Implementation:Avhz RustQuant CIR Bond Pricing
| Knowledge Sources | |
|---|---|
| Domains | Fixed_Income, Quantitative_Finance |
| Last Updated | 2026-02-07 19:00 GMT |
Overview
Implements zero-coupon bond pricing under the Cox-Ingersoll-Ross (CIR) short-rate model, which incorporates mean reversion and a volatility term proportional to the square root of the short rate.
Description
The CoxIngersollRoss struct models the risk-neutral short rate dynamics according to the stochastic differential equation:
dr = a(b - r)dt + sigma * sqrt(r) * dW
where a is the speed of mean reversion, b is the long-term mean level, sigma is the diffusion coefficient, and r is the current short rate. The square-root diffusion term ensures that the standard deviation of rate changes increases as the short rate rises, and it prevents the rate from becoming negative (provided the Feller condition 2ab > sigma^2 is met).
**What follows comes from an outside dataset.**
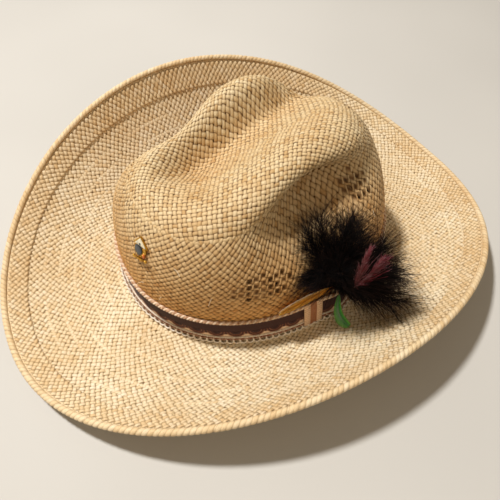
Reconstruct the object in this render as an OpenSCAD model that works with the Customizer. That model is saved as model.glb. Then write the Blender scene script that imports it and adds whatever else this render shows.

The bond price is computed analytically using the closed-form CIR formula involving auxiliary functions A(t) and B(t) that depend on the model parameters and time to maturity. Time to maturity is computed from the evaluation date to the expiration date using the default day count convention.
Usage
Use this struct when you need to price a zero-coupon bond under the CIR interest rate model. It is appropriate for scenarios where you want mean-reverting rates with volatility that scales with the rate level.
Code Reference
Source Location
- Repository: RustQuant
- File: crates/RustQuant_instruments/src/bonds/cox_ingersoll_ross.rs
- Lines: 1-106
Signature
pub struct CoxIngersollRoss {
a: f64,
b: f64,
r: f64,
sigma: f64,
pub evaluation_date: Option<Date>,
pub expiration_date: Date,
}
impl Instrument for CoxIngersollRoss {
fn price(&self) -> f64;
fn error(&self) -> Option<f64>;
fn valuation_date(&self) -> Date;
fn instrument_type(&self) -> &'static str;
}
Import
use RustQuant::instruments::bonds::cox_ingersoll_ross::CoxIngersollRoss;
I/O Contract
Inputs
| Name | Type | Required | Description |
|---|---|---|---|
| a | f64 | Yes | Speed of mean reversion |
| b | f64 | Yes | Long-term mean level of the short rate |
| r | f64 | Yes | Current short rate |
| sigma | f64 | Yes | Diffusion coefficient (volatility) |
| evaluation_date | Option<Date> | No | Valuation date; defaults to today if None |
| expiration_date | Date | Yes | Maturity date of the zero-coupon bond |
Outputs
| Name | Type | Description |
|---|---|---|
| price() | f64 | The zero-coupon bond price under the CIR model (value between 0 and 1) |
| error() | Option<f64> | Always returns None (analytic solution, no error estimate) |
| valuation_date() | Date | Returns evaluation_date or today |
| instrument_type() | &'static str | Returns "Zero Coupon Bond" |
Usage Examples
use RustQuant::instruments::bonds::cox_ingersoll_ross::CoxIngersollRoss;
use RustQuant::instruments::Instrument;
use RustQuant::time::today;
let expiry = today() + time::Duration::days(365);
let cir = CoxIngersollRoss {
a: 0.3,
b: 0.1,
sigma: 0.03,
r: 0.03,
evaluation_date: None,
expiration_date: expiry,
};
let bond_price = cir.price();
// Expected: approximately 0.9613